Alpha prepares financial statements to 30 September each year. During the year ended 30 September 2020 Alpha (which has a number of subsidiaries) engaged in the following transactions:

(a) On 1 April 2020, Alpha purchased all the equity capital of Delta and Delta became a subsidiary from that date. Delta sells a branded product that has a well-known name and the directors of Alpha have obtained evidence that the fair value of this name is Rs 20 million and that it has a useful economic life that is expected to be indefinite. The value of the brand name is not included in the statement of financial position of Delta as the directors of Delta do not consider that it satisfies the recognition criteria of IAS 38 for internally developed intangible assets. However, the directors of Delta have taken legal steps to ensure that no other entities can use the brand name.

(b) On 1 October 2018 Alpha began a project that sought to develop a more efficient method of organising its production. Costs of Rs 10 million were incurred in the year to 30 September 2019 and debited to the statement of comprehensive income in that year.

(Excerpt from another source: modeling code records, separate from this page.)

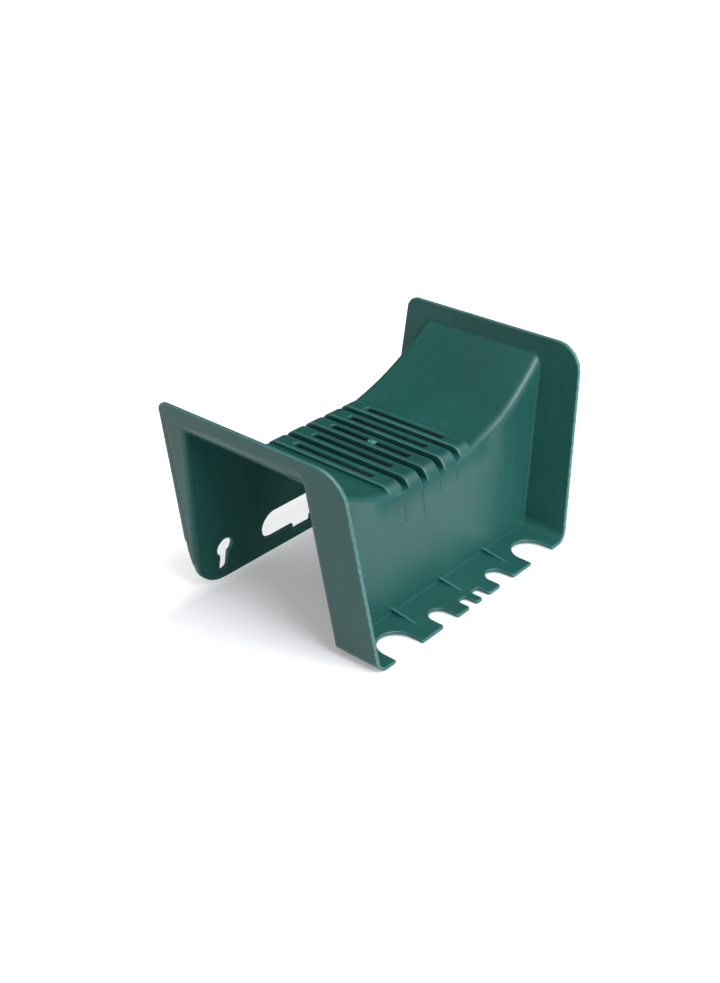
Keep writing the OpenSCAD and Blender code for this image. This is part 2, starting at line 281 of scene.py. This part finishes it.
def mouth_radius(y, z):
    """Radius of the rounding of the channel's mouths."""
    back = 0.5 + (MOUTH_BACK_R - 0.5) * ease(z, 0.0, 25.0)
    over_top = MOUTH_FRONT_R + (MOUTH_TOP_R - MOUTH_FRONT_R) * ease(y, 50.0, 75.0)
    return over_top + (back - over_top) * ease(y, 118.0, 148.0)


def back_holes(x, y, z):
    """The keyholes and the window in the back wall."""
    def up_wall(z0):
        return ((BACK_Y - BACK_SLOPE * z0 - y) * BACK_SLOPE + z - z0) / BACK_N
    kx = np.abs(x) - KEY_X
    kv = up_wall(KEY_Z)
    drop = (KEY_Z - KEY_SLOT_BOTTOM) * BACK_N - KEY_SLOT_HALF
    keyhole = np.minimum(np.hypot(kx, kv) - KEY_R, stadium(kx, kv, -drop, 0.0, KEY_SLOT_HALF))
    wv = up_wall(WINDOW_Z)
    window = stadium(wv, x, WINDOW_R - WINDOW_HALF, WINDOW_HALF - WINDOW_R, WINDOW_R)
    step = np.maximum(np.abs(x) - WINDOW_STEP[0], np.maximum(-wv - WINDOW_R - WINDOW_STEP[1], wv))
    return np.where(y > 130.0, np.minimum(keyhole, np.minimum(window, step)), 50.0)


def gate_mark(x, y, z):
    """What the gate left across the middle slot: a thin bridge with a torn ring on it."""
    bridge = np.maximum(np.abs(x) - SLOT_HALF_WIDTH - 0.2, np.abs(y - GATE_Y) - 3.0)
    bridge = both(bridge, np.abs(z - RIB_TOP + GATE_DEPTH) - 1.1, 0.5)
    ring = np.abs(np.hypot(x, 0.75 * (y - GATE_Y)) - 1.2) - 0.7
    torn_top = z - RIB_TOP - 0.25 - 0.25 * np.sin(2.3 * x + 1.7 * y)
    stub = np.maximum(both(ring, torn_top, 0.3), RIB_TOP - 1.5 - z)
    return np.minimum(bridge, stub)


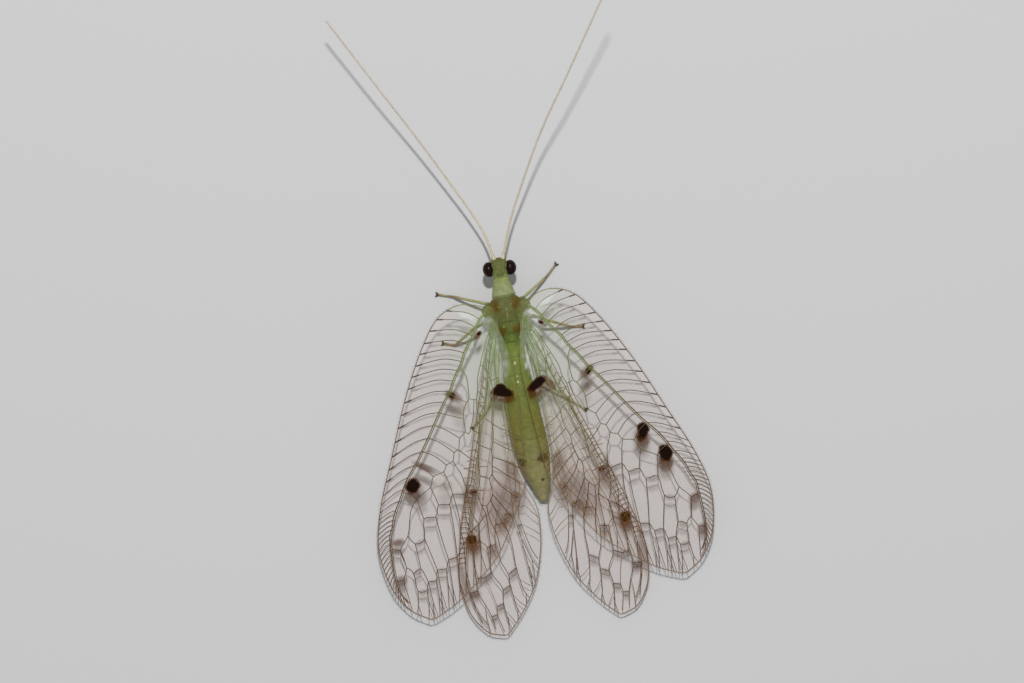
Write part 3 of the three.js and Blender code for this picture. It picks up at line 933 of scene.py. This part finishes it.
def film_finish():
    """Clear film, green by the body and brownish beyond, with dark spots, soft brown clouds (some of them
    painted shadows), and a whitish milk that is partly painted sheen and whose thin strong streaks are
    painted glints.
    """
    finish = Finish("wing_film")
    rough = finish.grain(2200.0, 4.0)
    fine = finish.grain(9000.0, 2.0)
    wander = (rough - 0.5) * 1.3 + (fine - 0.5) * 0.5
    spot = finish.attribute(DARK, "Fac")
    dark = finish.ramp(spot * 1.6 + wander * finish.ramp(spot, 0.0, 0.3), 0.3, 1.1)
    # The cloud includes painted shadows behind dark spots and behind the cross veins.
    cloud = finish.ramp(finish.attribute(CLOUD_AND_SHADOW, "Fac") * (0.75 + rough * 0.5), 0.0, 1.0)
    # Milk: a whitish veil, partly painted sheen; its thin strong streaks are painted glints.
    milk = finish.attribute(MILK_AND_GLINT, "Fac") * finish.ramp(rough, 0.3, 0.6, 0.3, 1.0)
    clear = finish.mix(rough, linear(178, 116, 40), linear(198, 134, 54))
    clear = finish.mix(finish.attribute(GREEN, "Fac") * 0.9, clear, linear(176, 206, 120))
    pale = finish.mix(finish.ramp(milk, 0.0, 0.3), clear, linear(226, 232, 222))
    brown = finish.mix(finish.ramp(cloud, 0.0, 0.35), pale, linear(98, 54, 4))
    rim = finish.mix(finish.ramp(dark, 0.0, 0.2), brown, linear(92, 46, 2))
    colour = finish.mix(finish.ramp(dark, 0.42, 0.98), rim, linear(24, 10, 3))
    solid = 1 - (1 - dark * 0.97) * (1 - cloud * 0.5) * (1 - milk * 0.4)
    alpha = finish.ramp(0.042 + solid * 0.958, 0.0, 1.0)
    pleats = finish.relief(finish.grain(1500.0, 3.0), 0.00003)
    shine = finish.ramp(dark, 0.0, 0.5, 0.3, 0.7)
    varying = {"base_color": colour, "roughness": shine, "alpha": alpha, "normal": pleats}
    return finish.surface(specular_ior_level=0.05, **varying)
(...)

In the current year the results of the project were extremely encouraging and on 1 April 2020 the directors of Alpha were able to demonstrate that the project would generate substantial economic benefits for the group from 31 March 2021 onwards as its technical feasibility and commercial viability were clearly evident. Throughout the year to 30 September 2020 Alpha spent Rs 500,000 per month on the project.

Required Explain how both of the above transactions should be recognised in the financial statements of Alpha for the year ending 30 September 2020. You should quantify the amounts recognised and make reference to relevant provisions of IAS 38 Intangible Assets - wherever possible.